-- Task to complete --
Pull each line holding the word "with" from the data.

-- Items --
▼

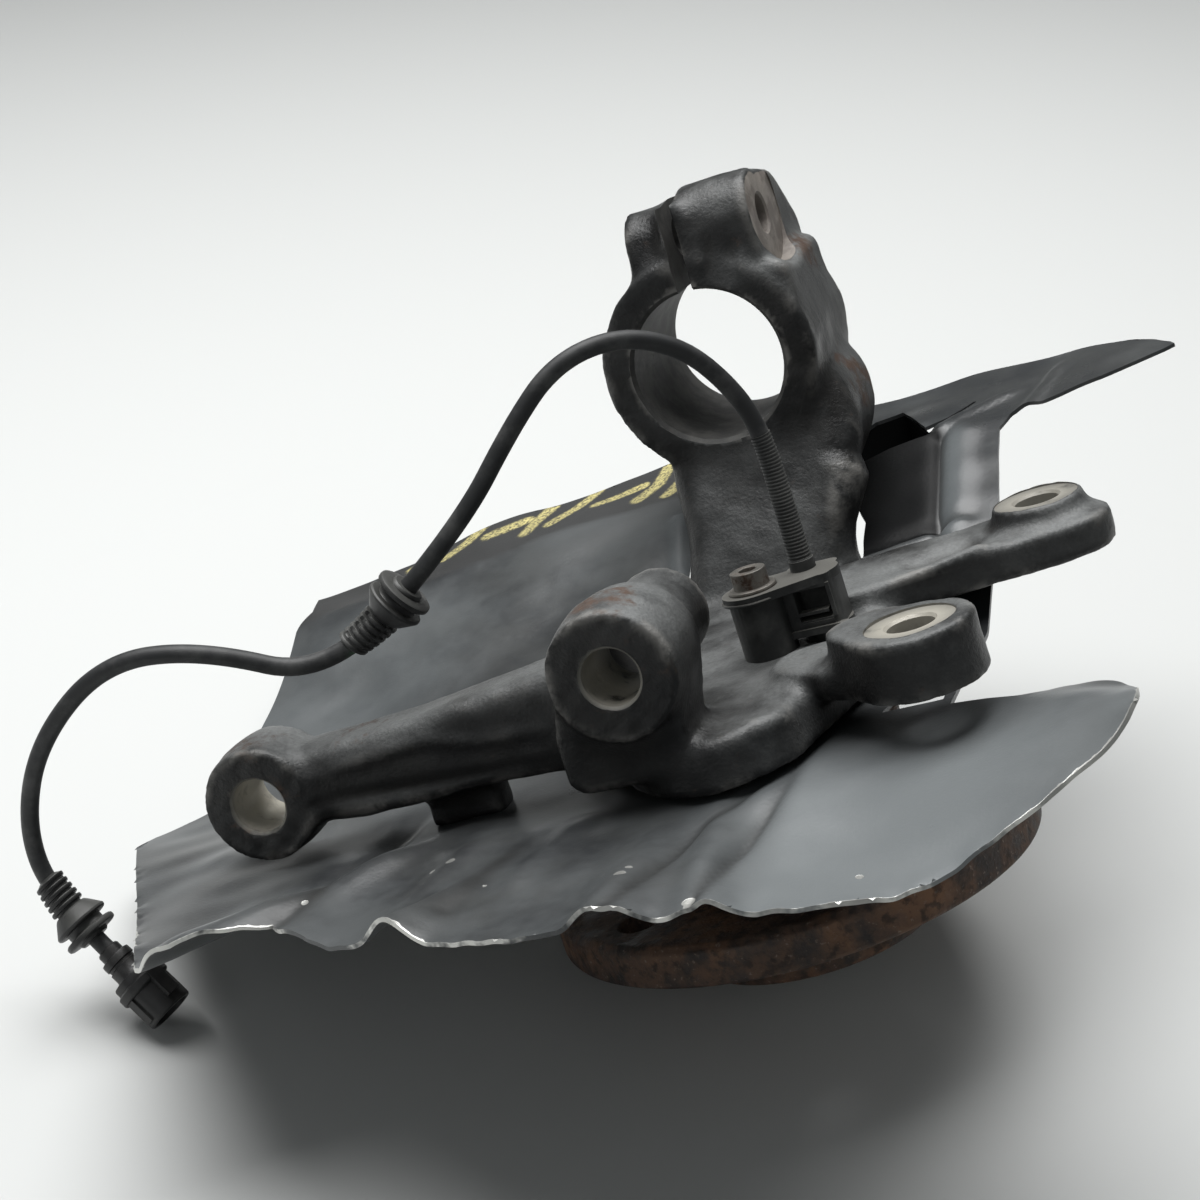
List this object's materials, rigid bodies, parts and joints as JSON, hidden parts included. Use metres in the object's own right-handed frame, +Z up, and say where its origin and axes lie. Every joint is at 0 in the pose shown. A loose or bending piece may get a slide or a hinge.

▲
▼

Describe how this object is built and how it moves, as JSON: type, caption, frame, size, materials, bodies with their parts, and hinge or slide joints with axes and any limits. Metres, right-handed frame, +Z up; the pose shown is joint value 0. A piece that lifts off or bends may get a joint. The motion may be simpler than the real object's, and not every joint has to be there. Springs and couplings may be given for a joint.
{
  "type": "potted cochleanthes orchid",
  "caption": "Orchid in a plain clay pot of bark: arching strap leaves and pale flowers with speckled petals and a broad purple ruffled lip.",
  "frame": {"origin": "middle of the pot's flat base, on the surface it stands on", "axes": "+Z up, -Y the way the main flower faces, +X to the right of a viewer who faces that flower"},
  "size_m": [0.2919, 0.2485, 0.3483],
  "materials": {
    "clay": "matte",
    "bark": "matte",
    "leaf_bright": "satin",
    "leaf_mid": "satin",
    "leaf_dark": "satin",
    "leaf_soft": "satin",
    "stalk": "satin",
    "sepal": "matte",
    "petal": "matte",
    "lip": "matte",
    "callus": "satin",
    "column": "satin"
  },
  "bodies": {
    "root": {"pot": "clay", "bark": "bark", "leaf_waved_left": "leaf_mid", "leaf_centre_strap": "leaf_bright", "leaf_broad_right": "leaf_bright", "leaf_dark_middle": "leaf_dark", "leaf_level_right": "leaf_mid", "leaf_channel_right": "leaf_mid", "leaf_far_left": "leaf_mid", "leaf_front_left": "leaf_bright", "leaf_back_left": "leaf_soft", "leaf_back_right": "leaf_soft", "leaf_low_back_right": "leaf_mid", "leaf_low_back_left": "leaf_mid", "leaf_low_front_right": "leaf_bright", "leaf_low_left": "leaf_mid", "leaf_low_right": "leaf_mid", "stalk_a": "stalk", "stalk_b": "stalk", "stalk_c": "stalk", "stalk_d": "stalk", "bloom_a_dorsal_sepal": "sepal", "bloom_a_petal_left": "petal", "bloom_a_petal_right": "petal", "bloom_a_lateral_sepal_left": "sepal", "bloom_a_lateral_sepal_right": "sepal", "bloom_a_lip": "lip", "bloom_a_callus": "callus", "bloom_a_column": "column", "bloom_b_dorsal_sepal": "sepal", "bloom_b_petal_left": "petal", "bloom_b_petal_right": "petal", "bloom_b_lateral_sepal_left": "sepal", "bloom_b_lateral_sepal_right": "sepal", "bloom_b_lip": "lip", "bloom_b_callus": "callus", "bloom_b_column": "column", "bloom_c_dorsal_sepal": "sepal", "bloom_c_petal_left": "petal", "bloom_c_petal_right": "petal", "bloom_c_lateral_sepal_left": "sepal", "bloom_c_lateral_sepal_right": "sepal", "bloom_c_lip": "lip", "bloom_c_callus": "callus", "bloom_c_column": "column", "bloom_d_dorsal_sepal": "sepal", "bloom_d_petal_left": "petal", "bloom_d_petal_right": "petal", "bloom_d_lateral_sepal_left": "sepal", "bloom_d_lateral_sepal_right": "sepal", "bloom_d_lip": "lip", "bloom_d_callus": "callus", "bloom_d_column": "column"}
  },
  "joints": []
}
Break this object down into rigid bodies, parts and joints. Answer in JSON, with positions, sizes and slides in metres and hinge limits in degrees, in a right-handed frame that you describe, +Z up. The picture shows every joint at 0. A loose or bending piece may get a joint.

▲

-- Answer --
Describe how this object is built and how it moves, as JSON: type, caption, frame, size, materials, bodies with their parts, and hinge or slide joints with axes and any limits. Metres, right-handed frame, +Z up; the pose shown is joint value 0. A piece that lifts off or bends may get a joint. The motion may be simpler than the real object's, and not every joint has to be there. Springs and couplings may be given for a joint.
  "caption": "Orchid in a plain clay pot of bark: arching strap leaves and pale flowers with speckled petals and a broad purple ruffled lip.",
Break this object down into rigid bodies, parts and joints. Answer in JSON, with positions, sizes and slides in metres and hinge limits in degrees, in a right-handed frame that you describe, +Z up. The picture shows every joint at 0. A loose or bending piece may get a joint.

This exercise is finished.